Search the records below for the word "json" and show every line where it occurs.

***** Recorded information

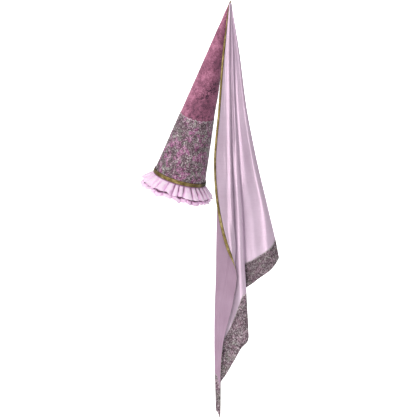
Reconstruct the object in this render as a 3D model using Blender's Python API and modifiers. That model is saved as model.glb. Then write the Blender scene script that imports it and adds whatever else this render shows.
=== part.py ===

**********
***** Recorded information

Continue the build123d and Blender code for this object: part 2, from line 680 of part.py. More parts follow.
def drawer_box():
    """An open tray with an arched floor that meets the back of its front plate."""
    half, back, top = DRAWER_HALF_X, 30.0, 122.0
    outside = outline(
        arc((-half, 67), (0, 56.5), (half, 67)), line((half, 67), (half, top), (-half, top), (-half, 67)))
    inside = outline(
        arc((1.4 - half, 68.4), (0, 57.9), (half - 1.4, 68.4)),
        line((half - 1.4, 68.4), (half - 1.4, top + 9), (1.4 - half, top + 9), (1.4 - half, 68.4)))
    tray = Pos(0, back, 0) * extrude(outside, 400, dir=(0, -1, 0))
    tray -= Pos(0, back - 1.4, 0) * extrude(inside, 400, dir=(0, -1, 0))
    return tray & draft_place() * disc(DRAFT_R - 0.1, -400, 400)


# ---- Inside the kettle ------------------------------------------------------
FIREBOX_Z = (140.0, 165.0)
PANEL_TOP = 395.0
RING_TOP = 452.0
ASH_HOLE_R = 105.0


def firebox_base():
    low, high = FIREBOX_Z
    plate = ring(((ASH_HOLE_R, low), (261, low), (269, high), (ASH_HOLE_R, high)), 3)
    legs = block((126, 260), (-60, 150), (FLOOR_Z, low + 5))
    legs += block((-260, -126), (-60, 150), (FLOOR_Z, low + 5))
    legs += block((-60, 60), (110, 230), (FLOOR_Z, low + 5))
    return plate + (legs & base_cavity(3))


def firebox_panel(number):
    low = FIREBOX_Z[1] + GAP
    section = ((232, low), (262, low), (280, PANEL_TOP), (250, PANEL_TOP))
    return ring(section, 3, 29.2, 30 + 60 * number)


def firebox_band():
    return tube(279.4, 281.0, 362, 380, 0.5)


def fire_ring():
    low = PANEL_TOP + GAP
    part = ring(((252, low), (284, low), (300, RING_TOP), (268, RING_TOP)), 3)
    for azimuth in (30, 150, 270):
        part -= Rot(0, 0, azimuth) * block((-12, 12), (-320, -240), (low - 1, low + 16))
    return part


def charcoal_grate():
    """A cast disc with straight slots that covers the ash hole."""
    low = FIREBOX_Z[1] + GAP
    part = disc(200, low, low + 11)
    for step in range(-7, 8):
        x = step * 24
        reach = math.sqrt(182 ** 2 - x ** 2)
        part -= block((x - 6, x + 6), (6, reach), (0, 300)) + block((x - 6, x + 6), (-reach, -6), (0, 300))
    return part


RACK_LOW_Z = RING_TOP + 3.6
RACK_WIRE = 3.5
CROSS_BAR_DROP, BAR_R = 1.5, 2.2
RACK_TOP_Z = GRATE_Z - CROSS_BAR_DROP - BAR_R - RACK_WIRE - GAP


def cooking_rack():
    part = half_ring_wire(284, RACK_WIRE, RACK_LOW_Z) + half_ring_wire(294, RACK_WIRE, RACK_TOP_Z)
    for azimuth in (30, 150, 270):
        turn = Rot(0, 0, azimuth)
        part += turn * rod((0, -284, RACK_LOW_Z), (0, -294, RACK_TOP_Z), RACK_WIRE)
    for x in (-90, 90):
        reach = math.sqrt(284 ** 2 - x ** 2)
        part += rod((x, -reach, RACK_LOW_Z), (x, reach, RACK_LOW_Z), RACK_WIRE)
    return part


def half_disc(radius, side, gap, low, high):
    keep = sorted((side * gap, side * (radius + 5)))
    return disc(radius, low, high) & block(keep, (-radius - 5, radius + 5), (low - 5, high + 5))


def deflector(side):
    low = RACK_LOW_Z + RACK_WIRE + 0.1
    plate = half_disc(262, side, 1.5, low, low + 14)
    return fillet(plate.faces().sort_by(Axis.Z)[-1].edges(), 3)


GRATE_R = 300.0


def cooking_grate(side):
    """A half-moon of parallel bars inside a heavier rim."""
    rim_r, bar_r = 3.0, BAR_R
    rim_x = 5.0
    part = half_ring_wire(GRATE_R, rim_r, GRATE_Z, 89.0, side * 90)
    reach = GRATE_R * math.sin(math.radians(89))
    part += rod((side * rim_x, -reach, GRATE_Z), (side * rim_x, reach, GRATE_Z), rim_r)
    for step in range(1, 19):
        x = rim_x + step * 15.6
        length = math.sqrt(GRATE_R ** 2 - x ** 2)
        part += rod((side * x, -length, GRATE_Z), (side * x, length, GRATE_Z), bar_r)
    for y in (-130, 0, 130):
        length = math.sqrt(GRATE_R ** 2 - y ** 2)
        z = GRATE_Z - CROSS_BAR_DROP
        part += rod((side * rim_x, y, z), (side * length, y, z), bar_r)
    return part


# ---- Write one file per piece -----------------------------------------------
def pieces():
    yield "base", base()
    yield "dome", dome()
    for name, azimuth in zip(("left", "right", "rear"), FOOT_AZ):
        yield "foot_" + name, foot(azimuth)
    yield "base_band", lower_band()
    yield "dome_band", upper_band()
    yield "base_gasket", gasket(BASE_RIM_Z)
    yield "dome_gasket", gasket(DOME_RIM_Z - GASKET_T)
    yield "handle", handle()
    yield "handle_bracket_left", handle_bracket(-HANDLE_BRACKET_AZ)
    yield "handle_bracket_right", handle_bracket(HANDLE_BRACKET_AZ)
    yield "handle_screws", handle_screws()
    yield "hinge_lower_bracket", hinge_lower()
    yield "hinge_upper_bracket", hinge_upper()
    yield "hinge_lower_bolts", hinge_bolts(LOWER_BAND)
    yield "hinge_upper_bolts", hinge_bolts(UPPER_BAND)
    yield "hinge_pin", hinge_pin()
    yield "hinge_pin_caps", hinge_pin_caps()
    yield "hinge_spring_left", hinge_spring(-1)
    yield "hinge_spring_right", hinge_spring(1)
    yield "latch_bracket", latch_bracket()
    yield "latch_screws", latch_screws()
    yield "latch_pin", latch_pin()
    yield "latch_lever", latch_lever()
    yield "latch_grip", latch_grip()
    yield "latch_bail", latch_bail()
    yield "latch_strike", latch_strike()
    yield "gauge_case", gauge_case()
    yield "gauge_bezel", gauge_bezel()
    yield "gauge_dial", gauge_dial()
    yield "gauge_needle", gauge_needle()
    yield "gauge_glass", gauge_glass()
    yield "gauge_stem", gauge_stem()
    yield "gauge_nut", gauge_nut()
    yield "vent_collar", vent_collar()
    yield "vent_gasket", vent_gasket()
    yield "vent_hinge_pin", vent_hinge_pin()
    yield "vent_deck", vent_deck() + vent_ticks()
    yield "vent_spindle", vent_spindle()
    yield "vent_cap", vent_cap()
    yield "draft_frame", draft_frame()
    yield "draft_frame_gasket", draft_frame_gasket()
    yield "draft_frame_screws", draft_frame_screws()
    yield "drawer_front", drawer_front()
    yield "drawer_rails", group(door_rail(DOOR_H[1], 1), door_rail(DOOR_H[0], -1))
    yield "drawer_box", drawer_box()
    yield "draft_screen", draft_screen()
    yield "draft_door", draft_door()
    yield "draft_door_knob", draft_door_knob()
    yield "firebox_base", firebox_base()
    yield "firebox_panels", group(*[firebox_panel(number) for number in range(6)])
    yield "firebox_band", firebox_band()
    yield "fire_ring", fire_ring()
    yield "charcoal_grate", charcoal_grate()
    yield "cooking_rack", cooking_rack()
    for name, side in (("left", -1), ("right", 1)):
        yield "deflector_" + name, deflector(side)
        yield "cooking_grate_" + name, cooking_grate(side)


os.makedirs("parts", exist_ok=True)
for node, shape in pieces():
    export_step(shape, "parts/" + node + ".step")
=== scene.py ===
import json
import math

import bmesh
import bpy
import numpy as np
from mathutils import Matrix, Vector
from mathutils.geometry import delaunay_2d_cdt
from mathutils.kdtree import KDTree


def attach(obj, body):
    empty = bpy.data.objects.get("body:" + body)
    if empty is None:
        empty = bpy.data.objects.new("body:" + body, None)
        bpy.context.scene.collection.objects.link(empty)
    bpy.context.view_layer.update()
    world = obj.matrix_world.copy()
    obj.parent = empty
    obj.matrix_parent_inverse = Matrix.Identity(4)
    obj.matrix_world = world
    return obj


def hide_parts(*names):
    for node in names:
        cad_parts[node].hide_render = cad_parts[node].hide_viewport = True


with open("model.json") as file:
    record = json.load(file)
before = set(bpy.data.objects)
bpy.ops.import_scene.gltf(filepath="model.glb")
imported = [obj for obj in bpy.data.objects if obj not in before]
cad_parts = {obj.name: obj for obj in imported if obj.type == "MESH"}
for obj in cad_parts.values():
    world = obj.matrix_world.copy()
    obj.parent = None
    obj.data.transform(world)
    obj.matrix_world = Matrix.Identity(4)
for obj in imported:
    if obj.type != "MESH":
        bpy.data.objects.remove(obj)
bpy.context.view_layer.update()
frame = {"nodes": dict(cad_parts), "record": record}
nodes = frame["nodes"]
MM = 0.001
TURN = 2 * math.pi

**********
***** Recorded information

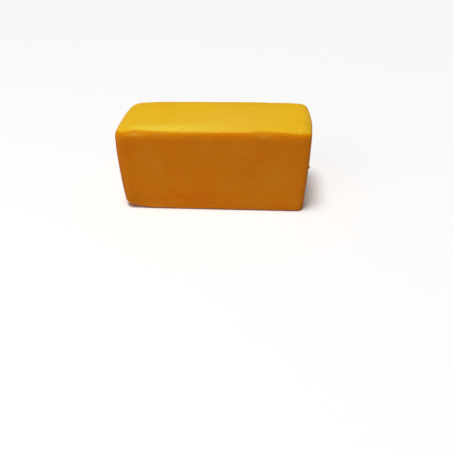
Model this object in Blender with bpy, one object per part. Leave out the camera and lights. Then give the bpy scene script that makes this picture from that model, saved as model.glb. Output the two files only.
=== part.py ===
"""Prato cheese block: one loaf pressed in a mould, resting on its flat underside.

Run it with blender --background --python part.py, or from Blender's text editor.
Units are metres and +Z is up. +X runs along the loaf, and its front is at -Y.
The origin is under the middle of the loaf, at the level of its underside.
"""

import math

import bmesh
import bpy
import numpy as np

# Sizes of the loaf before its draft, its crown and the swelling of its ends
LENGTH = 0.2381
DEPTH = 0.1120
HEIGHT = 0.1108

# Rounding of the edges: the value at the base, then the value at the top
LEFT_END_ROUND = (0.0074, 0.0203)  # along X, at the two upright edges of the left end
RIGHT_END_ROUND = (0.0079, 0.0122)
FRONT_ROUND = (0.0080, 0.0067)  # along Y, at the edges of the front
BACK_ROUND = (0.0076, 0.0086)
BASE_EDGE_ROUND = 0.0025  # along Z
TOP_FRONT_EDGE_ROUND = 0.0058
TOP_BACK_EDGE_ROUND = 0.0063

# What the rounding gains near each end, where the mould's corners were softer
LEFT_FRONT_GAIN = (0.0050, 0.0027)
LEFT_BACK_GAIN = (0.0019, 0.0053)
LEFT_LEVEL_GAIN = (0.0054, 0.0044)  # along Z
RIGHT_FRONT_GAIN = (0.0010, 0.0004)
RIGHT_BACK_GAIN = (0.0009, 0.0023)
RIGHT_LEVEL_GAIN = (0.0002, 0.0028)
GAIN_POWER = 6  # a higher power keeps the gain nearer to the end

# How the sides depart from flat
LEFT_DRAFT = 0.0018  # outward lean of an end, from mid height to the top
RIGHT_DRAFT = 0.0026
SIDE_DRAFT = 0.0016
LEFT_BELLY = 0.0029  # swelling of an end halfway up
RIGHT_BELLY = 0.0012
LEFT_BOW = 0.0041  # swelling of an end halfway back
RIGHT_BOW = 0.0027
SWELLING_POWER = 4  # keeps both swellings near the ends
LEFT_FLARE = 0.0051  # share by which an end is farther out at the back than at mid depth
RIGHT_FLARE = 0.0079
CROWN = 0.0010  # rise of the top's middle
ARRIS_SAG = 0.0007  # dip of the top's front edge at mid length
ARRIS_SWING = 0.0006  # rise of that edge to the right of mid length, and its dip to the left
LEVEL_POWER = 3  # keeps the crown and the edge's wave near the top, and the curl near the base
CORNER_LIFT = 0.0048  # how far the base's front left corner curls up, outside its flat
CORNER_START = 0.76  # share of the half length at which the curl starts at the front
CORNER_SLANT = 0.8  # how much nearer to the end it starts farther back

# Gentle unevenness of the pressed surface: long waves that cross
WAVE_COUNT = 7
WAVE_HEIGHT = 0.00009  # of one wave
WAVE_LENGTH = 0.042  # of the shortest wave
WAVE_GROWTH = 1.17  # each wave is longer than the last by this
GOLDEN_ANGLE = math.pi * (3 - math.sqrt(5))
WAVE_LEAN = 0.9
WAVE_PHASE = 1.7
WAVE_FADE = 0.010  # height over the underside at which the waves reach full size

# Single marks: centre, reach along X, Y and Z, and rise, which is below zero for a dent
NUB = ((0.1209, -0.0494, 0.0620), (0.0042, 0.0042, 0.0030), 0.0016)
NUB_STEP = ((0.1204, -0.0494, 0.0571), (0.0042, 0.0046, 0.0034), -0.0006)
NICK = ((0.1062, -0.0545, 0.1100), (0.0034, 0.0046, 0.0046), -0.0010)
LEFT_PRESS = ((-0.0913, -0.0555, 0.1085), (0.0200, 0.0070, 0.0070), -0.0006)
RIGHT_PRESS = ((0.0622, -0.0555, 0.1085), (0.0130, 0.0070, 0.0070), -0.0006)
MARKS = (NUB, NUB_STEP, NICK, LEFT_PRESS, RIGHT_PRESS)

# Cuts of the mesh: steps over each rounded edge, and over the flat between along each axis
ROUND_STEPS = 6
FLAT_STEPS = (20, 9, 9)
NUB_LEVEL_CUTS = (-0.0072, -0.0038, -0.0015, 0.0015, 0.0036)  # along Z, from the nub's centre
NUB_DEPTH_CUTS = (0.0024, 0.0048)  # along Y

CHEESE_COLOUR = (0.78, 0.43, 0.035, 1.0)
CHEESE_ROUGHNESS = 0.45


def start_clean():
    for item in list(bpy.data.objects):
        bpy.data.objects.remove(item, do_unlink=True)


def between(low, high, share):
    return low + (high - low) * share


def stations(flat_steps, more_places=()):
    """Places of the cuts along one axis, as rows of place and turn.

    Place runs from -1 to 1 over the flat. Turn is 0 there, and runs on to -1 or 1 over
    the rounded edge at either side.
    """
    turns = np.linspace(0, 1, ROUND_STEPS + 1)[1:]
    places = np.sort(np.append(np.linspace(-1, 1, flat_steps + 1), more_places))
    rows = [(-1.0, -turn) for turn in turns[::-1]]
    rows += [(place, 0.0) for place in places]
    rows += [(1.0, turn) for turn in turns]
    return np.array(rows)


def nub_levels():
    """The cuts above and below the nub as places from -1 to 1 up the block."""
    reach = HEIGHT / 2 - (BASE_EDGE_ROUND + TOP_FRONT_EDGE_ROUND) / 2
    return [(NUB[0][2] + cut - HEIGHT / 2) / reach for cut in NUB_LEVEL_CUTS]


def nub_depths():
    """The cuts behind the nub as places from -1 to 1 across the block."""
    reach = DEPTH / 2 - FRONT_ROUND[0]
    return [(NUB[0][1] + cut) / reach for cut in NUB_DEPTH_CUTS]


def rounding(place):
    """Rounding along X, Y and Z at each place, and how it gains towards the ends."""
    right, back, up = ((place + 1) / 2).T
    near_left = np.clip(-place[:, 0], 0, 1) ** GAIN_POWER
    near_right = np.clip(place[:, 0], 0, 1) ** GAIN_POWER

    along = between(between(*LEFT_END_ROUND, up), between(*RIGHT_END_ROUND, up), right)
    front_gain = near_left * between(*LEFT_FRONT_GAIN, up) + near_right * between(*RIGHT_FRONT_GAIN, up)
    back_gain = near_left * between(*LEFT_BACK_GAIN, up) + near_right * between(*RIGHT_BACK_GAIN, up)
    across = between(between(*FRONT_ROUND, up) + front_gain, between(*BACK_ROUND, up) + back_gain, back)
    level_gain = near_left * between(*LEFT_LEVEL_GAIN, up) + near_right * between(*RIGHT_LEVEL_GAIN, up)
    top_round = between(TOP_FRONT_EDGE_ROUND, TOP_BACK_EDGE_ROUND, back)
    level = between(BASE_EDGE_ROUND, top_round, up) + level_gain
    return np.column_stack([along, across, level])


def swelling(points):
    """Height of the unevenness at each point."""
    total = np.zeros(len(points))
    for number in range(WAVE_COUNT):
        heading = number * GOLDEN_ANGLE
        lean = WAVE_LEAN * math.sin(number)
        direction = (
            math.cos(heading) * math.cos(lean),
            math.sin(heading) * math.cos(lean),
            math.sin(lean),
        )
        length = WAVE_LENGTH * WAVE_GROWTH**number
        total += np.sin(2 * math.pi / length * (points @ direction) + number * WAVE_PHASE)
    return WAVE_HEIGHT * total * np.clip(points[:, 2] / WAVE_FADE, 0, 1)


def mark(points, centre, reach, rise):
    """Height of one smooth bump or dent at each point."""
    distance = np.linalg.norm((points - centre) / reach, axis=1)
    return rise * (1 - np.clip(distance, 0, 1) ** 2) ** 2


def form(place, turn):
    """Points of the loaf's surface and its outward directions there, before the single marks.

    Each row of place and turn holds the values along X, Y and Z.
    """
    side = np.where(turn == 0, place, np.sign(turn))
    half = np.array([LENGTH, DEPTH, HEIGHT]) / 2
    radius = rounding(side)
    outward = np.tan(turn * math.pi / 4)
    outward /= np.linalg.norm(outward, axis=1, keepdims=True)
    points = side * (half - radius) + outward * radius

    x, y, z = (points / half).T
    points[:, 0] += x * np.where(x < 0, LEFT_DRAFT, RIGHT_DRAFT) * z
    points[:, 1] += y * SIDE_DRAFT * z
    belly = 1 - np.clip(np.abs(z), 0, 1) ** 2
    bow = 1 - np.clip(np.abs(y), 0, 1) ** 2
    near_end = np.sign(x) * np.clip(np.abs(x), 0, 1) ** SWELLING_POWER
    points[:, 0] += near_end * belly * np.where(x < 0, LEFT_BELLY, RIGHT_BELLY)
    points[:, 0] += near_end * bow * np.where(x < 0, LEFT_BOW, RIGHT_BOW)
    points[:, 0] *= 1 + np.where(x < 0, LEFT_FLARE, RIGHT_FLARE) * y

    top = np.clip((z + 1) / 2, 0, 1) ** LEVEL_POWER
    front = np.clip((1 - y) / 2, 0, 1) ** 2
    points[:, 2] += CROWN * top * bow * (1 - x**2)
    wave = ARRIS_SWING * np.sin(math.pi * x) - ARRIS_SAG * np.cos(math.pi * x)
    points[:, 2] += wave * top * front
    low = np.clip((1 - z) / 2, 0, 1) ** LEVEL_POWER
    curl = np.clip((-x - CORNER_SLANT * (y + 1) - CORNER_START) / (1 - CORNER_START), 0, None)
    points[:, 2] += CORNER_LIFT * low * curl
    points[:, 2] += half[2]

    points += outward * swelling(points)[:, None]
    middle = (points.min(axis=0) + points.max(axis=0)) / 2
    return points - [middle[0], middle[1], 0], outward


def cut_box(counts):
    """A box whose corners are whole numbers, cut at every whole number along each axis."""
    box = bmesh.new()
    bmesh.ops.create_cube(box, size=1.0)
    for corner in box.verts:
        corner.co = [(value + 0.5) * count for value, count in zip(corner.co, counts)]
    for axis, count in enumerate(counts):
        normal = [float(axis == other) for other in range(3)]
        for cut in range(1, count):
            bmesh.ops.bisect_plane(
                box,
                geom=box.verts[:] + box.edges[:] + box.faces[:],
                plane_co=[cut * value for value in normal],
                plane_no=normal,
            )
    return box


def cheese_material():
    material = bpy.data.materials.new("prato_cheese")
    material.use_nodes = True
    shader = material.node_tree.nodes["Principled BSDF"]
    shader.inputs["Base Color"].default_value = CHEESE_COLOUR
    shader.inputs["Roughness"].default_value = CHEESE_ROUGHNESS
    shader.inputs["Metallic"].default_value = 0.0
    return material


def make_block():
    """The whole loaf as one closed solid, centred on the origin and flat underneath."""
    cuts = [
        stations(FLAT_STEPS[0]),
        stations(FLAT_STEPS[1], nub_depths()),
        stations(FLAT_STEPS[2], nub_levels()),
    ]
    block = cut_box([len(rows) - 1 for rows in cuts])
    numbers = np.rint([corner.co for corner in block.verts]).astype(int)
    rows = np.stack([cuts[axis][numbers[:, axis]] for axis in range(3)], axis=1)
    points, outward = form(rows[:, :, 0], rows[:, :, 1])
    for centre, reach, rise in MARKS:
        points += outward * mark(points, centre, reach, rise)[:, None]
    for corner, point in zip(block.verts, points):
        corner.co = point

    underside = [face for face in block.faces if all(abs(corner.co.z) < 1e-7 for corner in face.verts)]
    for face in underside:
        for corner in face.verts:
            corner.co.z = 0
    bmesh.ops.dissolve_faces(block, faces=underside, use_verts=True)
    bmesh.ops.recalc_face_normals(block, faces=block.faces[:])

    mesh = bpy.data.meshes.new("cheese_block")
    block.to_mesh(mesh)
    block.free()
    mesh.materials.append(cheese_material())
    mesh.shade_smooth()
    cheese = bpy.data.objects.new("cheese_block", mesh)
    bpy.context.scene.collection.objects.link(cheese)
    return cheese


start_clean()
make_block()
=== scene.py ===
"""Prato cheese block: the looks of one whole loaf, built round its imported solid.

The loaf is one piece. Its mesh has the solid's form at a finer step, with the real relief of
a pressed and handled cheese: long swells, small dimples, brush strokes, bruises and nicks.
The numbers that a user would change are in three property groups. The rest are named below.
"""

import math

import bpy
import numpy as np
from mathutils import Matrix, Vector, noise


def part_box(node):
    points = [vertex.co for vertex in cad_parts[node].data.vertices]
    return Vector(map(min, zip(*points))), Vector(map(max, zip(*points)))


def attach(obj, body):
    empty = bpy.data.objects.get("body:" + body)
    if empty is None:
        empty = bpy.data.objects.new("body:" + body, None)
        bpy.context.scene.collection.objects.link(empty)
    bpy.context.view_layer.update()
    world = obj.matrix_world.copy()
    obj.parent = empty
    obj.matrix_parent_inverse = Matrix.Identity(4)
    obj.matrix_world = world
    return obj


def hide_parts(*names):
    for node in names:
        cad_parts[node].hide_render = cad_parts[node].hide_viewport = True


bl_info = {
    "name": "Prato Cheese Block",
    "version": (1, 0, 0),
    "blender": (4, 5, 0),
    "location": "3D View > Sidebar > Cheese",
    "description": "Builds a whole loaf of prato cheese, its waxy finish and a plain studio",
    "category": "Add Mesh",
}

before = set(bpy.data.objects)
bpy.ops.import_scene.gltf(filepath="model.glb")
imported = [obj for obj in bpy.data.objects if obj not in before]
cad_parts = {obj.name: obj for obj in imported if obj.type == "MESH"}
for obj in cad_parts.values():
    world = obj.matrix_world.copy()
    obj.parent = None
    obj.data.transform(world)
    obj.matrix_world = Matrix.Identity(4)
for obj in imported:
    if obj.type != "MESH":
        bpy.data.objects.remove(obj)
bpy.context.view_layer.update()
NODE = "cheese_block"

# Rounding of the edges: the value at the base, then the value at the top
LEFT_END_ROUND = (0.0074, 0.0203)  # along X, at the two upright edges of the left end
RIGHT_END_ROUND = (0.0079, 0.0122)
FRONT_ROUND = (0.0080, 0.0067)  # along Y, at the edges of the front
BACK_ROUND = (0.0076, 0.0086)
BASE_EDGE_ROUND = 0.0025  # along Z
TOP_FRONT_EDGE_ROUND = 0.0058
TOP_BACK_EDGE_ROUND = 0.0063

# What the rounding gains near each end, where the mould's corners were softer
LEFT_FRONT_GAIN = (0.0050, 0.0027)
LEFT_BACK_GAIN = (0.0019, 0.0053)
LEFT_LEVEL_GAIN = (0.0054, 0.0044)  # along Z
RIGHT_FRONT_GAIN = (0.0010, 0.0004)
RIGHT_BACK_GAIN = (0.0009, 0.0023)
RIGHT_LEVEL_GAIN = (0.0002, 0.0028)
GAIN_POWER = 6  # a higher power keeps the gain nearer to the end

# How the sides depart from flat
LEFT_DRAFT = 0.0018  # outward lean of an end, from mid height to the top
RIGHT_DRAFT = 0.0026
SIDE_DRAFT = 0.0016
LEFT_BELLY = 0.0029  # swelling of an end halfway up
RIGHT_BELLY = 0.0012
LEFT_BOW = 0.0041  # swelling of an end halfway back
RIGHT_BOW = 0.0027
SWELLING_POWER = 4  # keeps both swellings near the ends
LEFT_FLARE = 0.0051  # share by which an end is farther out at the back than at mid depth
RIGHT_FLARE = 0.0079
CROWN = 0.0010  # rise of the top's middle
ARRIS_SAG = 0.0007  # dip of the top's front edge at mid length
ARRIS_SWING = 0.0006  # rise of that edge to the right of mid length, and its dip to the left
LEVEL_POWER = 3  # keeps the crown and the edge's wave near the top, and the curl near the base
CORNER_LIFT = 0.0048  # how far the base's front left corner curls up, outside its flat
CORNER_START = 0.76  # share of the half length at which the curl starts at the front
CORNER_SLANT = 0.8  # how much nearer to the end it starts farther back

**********

Result
import json
with open("model.json") as file:
    record = json.load(file)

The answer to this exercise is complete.